Namun, klaim-klaim terkait hukum kekekalan energi ini memiliki kelemahan mendasar yang perlu diluruskan. Sebagai catatan, hukum kekekalan energi sendiri bukan pertama kali dinyatakan oleh Einstein, melainkan oleh fisikawan Émilie du Châtelet. Teori relativitas Einstein memang menegaskan kekekalan energi dan massa yang saling terkait, namun konteksnya jauh berbeda dari yang diinterpretasikan oleh para pemburu hantu.
Saat seseorang meninggal, energi dalam tubuhnya tidak menghilang begitu saja atau berubah menjadi hantu. Energi tersebut pergi ke tempat energi semua organisme pergi setelah mati: ke lingkungan. Ketika manusia mati, energi yang disimpan dalam tubuhnya dilepaskan dalam berbagai bentuk. Sebagian besar dilepaskan dalam bentuk panas.
Energi ini kemudian dipindahkan ke hewan yang memakan jasad kita, seperti cacing dan bakteri, yang kemudian menguraikan tubuh. Tumbuhan pun turut menyerap nutrisi dan energi dari proses dekomposisi tersebut. Pada kasus kremasi, energi dalam tubuh kita dilepaskan dalam bentuk panas dan cahaya yang sangat intens. Jadi, sebagian besar "energi" yang ditinggalkan oleh orang mati membutuhkan waktu bertahun-tahun untuk masuk kembali ke lingkungan dalam bentuk lain, sedangkan sisanya menghilang tak lama setelah kematian. Tidak ada bagian dari proses ini yang mengindikasikan pembentukan entitas tak kasat mata yang kita sebut hantu.
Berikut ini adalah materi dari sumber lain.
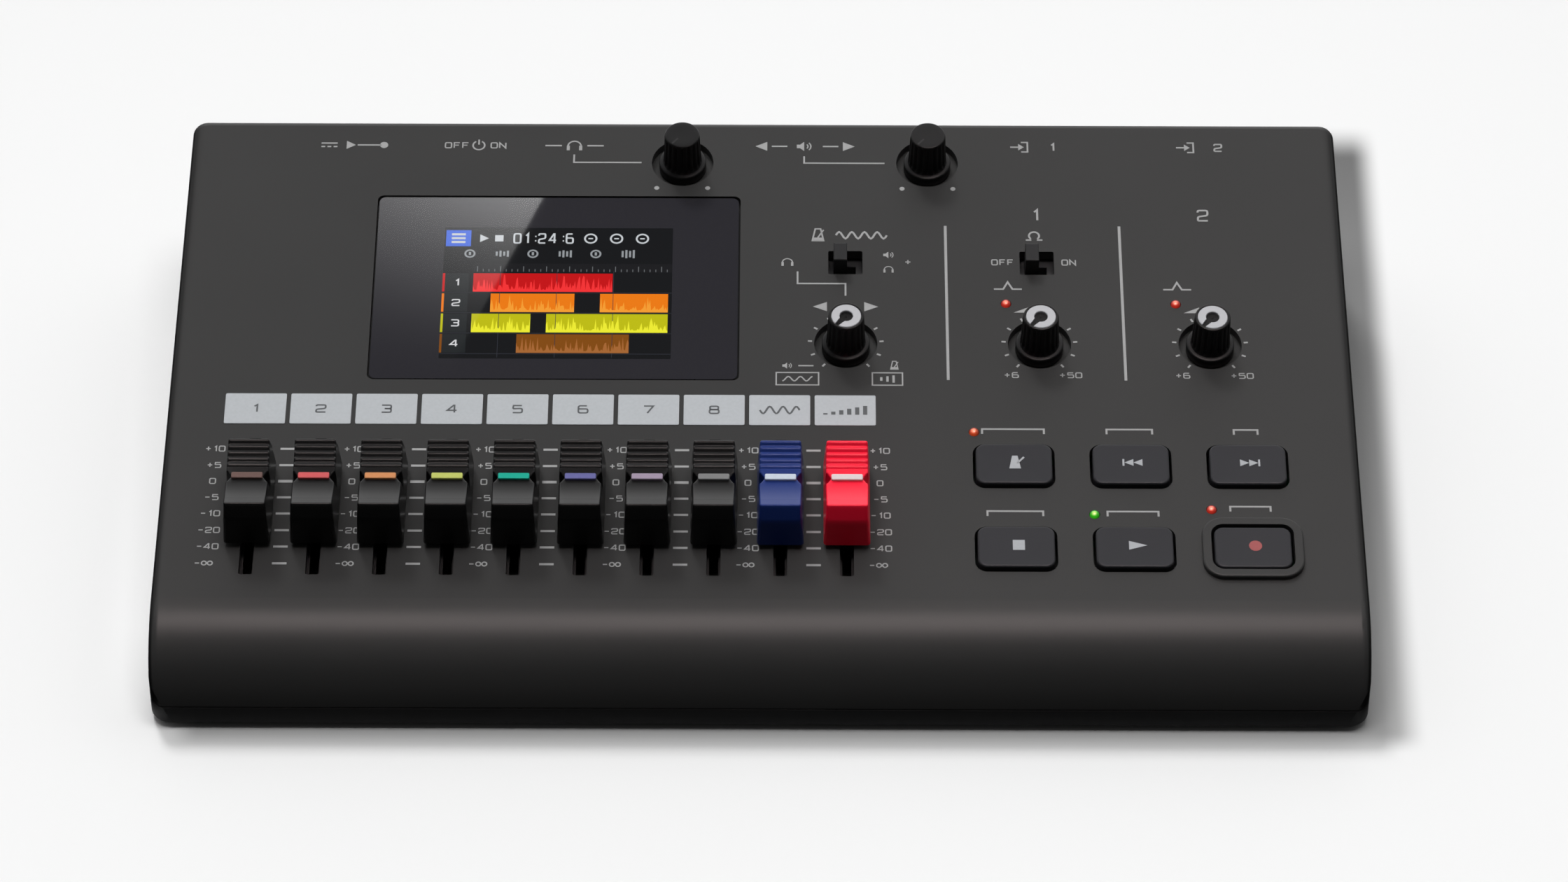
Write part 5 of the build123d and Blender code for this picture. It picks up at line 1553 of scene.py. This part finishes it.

Mengapa Kita Tetap Percaya Hantu?
Meskipun sains belum mampu membuktikan keberadaan hantu, mengapa kepercayaan terhadap mereka tetap kuat di berbagai belahan dunia? Ada beberapa alasan psikologis dan sosiologis yang mungkin menjelaskan fenomena ini. Salah satunya adalah kebutuhan manusia akan penjelasan untuk hal-hal yang tidak dapat dipahami.
Ketika kita dihadapkan pada pengalaman aneh atau kejadian tak terduga, pikiran kita cenderung mencari pola atau narasi yang bisa memberikan makna. Hantu seringkali menjadi penjelasan yang mudah diakses dan menarik untuk fenomena yang tidak bisa dijelaskan secara rasional. Kehilangan orang yang dicintai juga bisa memicu keinginan untuk percaya bahwa mereka masih ada dalam bentuk lain, memberikan kenyamanan emosional.
Selain itu, cerita hantu adalah bagian integral dari warisan budaya dan folklor di banyak masyarakat. Kita tumbuh besar dengan mendengar kisah-kisah seram yang diwariskan dari generasi ke generasi, membentuk imajinasi dan ketakutan kolektif kita. Media massa, film, dan serial televisi juga turut memperkuat citra hantu dalam benak publik, membuatnya terasa lebih nyata dan dekat.
Pada akhirnya, kepercayaan pada hantu mungkin lebih merupakan cerminan dari kompleksitas psikologi manusia, kebutuhan akan makna, dan kekuatan narasi budaya, daripada bukti keberadaan entitas supernatural. Ini bukan berarti pengalaman pribadi seseorang tidak valid, melainkan bahwa interpretasi ilmiah membutuhkan bukti yang dapat diulang dan diukur secara objektif.
Jadi, meskipun misteri hantu terus memikat imajinasi kita, sains dengan segala keterbatasannya, masih belum menemukan bukti konkret. Energi kita memang kekal, tetapi tidak dalam bentuk hantu yang gentayangan. Mungkin, di balik setiap kisah seram, ada penjelasan rasional yang menunggu untuk diungkap.